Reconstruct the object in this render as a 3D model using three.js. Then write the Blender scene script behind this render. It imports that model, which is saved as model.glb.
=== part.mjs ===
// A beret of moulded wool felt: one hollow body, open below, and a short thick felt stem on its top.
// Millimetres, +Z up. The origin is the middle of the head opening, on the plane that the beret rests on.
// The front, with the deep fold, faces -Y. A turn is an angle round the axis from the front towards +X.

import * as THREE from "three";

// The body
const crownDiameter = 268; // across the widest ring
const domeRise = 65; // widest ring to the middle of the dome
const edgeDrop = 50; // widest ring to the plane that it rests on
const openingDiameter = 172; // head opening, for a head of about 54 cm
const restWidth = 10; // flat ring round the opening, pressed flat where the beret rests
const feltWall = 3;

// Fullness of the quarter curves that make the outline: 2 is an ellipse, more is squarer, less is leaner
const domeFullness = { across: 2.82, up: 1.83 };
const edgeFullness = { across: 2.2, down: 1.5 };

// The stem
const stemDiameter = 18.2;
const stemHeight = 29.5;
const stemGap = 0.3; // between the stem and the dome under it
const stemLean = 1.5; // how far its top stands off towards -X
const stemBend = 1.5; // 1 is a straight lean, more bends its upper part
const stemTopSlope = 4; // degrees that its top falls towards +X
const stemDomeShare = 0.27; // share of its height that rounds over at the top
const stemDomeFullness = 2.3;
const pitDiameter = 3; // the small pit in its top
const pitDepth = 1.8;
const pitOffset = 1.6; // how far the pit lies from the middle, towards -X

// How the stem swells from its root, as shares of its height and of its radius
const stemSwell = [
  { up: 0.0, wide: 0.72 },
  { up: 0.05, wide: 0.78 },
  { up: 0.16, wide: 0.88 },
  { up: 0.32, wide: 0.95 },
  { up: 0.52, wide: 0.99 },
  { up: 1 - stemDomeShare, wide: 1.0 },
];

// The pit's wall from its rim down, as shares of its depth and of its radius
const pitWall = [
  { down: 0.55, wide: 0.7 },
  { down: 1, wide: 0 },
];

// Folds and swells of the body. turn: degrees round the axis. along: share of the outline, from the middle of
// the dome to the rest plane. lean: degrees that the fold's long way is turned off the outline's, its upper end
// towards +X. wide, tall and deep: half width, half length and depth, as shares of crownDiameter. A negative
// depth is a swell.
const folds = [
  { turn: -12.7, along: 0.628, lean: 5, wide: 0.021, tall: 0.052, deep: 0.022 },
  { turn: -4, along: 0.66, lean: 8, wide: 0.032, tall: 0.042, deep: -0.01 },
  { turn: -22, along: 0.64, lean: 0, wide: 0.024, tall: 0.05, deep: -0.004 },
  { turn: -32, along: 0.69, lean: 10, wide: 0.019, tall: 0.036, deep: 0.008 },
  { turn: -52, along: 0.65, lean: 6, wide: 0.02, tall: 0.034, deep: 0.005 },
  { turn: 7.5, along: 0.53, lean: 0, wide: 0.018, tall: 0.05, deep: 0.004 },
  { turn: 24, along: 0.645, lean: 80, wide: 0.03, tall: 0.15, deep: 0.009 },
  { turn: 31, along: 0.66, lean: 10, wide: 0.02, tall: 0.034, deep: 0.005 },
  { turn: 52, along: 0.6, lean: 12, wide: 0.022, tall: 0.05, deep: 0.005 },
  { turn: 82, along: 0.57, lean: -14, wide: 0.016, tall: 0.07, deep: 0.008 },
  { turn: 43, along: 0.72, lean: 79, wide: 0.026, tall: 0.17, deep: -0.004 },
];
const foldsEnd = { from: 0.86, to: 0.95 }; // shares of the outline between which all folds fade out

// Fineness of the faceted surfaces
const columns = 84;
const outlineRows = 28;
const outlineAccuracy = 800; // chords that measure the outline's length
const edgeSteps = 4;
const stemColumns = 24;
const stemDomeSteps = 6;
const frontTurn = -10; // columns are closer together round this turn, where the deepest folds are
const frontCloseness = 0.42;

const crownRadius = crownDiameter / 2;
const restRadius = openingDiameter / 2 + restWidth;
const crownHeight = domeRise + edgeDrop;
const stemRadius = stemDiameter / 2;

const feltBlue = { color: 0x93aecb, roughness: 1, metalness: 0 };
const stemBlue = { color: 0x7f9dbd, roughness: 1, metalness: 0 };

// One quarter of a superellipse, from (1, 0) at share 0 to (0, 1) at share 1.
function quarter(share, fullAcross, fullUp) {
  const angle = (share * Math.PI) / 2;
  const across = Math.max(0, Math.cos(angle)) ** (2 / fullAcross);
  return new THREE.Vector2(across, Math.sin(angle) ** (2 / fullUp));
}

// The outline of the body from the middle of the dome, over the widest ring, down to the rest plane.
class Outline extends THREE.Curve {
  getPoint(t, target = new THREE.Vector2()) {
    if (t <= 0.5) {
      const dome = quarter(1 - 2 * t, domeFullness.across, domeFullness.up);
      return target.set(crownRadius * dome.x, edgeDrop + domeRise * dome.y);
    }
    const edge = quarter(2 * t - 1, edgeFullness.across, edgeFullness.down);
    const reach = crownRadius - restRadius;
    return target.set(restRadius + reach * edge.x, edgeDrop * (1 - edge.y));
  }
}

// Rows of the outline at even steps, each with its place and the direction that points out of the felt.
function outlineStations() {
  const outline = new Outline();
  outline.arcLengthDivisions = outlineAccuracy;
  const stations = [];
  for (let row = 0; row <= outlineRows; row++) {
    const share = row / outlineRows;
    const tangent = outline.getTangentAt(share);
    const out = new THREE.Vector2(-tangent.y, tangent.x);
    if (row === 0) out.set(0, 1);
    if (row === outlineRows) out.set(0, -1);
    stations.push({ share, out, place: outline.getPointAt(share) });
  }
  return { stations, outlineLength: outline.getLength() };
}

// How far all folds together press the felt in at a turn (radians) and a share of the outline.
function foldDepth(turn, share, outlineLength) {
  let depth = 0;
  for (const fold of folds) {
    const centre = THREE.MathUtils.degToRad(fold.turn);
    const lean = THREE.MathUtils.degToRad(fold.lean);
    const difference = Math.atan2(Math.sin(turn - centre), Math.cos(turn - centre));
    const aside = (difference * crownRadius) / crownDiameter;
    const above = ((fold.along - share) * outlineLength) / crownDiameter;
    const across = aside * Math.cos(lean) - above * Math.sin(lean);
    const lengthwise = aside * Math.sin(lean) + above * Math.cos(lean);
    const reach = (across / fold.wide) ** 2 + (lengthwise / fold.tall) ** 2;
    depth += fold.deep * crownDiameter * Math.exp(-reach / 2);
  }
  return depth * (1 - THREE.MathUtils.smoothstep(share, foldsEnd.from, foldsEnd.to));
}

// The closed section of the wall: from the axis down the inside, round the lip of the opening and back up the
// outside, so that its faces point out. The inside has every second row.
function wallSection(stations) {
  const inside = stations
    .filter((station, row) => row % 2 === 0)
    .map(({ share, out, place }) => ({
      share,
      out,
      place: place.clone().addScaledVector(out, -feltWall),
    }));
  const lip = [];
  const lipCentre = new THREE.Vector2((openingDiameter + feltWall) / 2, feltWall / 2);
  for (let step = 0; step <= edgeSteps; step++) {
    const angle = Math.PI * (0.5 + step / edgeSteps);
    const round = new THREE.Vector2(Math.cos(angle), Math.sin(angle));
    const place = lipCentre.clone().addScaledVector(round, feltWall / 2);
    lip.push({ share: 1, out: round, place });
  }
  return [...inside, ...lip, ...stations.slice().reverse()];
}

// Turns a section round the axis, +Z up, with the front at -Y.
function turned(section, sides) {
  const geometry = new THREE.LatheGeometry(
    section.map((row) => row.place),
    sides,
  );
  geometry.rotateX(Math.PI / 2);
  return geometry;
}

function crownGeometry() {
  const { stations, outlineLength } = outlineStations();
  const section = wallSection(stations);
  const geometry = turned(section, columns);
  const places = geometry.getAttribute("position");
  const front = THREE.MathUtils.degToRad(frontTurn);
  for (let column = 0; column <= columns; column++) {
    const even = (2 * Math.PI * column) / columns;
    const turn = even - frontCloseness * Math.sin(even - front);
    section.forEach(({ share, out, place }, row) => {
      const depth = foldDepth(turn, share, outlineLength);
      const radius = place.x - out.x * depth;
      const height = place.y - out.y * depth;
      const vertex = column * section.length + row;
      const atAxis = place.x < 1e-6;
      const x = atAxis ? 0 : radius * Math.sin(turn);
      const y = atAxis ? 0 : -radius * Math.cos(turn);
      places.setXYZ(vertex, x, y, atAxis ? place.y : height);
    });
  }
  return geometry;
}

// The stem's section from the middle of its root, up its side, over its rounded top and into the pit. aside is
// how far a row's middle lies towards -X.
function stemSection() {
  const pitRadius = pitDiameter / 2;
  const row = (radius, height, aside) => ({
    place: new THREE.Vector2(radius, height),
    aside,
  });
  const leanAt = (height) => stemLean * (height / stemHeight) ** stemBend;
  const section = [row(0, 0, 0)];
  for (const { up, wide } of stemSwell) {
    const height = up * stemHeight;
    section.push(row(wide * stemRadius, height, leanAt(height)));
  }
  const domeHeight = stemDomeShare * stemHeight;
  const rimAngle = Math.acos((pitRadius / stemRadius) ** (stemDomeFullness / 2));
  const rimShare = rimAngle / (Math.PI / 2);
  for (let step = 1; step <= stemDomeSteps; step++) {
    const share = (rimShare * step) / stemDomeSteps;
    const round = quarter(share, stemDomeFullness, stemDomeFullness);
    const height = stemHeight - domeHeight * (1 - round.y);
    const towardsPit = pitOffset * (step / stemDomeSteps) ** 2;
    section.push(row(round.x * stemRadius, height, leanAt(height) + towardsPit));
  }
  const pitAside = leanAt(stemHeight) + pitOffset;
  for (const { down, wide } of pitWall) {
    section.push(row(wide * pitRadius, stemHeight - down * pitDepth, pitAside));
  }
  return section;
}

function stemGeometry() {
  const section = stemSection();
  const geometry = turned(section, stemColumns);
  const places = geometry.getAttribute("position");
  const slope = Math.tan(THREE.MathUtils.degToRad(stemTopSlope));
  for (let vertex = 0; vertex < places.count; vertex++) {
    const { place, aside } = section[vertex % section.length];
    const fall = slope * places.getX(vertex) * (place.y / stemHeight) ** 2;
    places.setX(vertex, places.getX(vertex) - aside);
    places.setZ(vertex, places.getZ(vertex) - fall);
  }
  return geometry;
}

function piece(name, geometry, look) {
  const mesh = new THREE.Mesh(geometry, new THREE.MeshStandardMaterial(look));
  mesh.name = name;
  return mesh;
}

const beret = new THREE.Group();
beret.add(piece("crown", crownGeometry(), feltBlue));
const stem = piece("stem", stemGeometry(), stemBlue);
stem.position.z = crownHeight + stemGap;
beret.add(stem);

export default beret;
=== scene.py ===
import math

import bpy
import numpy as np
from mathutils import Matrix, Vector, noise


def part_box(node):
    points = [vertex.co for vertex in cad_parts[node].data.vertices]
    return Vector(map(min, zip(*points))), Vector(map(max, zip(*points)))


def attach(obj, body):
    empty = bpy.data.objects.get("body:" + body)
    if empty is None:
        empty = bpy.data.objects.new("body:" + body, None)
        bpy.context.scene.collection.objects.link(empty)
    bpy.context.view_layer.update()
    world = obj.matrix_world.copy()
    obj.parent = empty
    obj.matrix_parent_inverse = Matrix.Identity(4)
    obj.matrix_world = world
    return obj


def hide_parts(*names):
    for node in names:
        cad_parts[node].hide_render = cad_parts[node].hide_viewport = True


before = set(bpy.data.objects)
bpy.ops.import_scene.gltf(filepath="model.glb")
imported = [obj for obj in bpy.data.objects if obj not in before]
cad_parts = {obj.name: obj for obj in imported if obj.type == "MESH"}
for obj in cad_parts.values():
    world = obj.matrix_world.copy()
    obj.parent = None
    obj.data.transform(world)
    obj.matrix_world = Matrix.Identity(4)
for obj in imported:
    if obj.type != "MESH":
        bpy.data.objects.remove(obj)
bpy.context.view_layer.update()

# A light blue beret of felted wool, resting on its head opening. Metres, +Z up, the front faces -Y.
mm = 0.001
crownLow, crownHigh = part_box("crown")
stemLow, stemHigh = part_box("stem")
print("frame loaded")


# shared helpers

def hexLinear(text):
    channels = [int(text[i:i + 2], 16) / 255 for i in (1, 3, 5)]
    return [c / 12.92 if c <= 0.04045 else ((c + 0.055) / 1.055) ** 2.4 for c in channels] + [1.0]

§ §

■ **Problem description**
Extract, word for word, every line beginning with the one that holds "function piece(name, geometry, look)" and concluding with the one that holds "before = set(bpy.data.objects)". Include both of those lines.

■ **Written solution**
function piece(name, geometry, look) {
  const mesh = new THREE.Mesh(geometry, new THREE.MeshStandardMaterial(look));
  mesh.name = name;
  return mesh;
}

const beret = new THREE.Group();
beret.add(piece("crown", crownGeometry(), feltBlue));
const stem = piece("stem", stemGeometry(), stemBlue);
stem.position.z = crownHeight + stemGap;
beret.add(stem);

export default beret;
=== scene.py ===
import math

import bpy
import numpy as np
from mathutils import Matrix, Vector, noise


def part_box(node):
    points = [vertex.co for vertex in cad_parts[node].data.vertices]
    return Vector(map(min, zip(*points))), Vector(map(max, zip(*points)))


def attach(obj, body):
    empty = bpy.data.objects.get("body:" + body)
    if empty is None:
        empty = bpy.data.objects.new("body:" + body, None)
        bpy.context.scene.collection.objects.link(empty)
    bpy.context.view_layer.update()
    world = obj.matrix_world.copy()
    obj.parent = empty
    obj.matrix_parent_inverse = Matrix.Identity(4)
    obj.matrix_world = world
    return obj


def hide_parts(*names):
    for node in names:
        cad_parts[node].hide_render = cad_parts[node].hide_viewport = True


before = set(bpy.data.objects)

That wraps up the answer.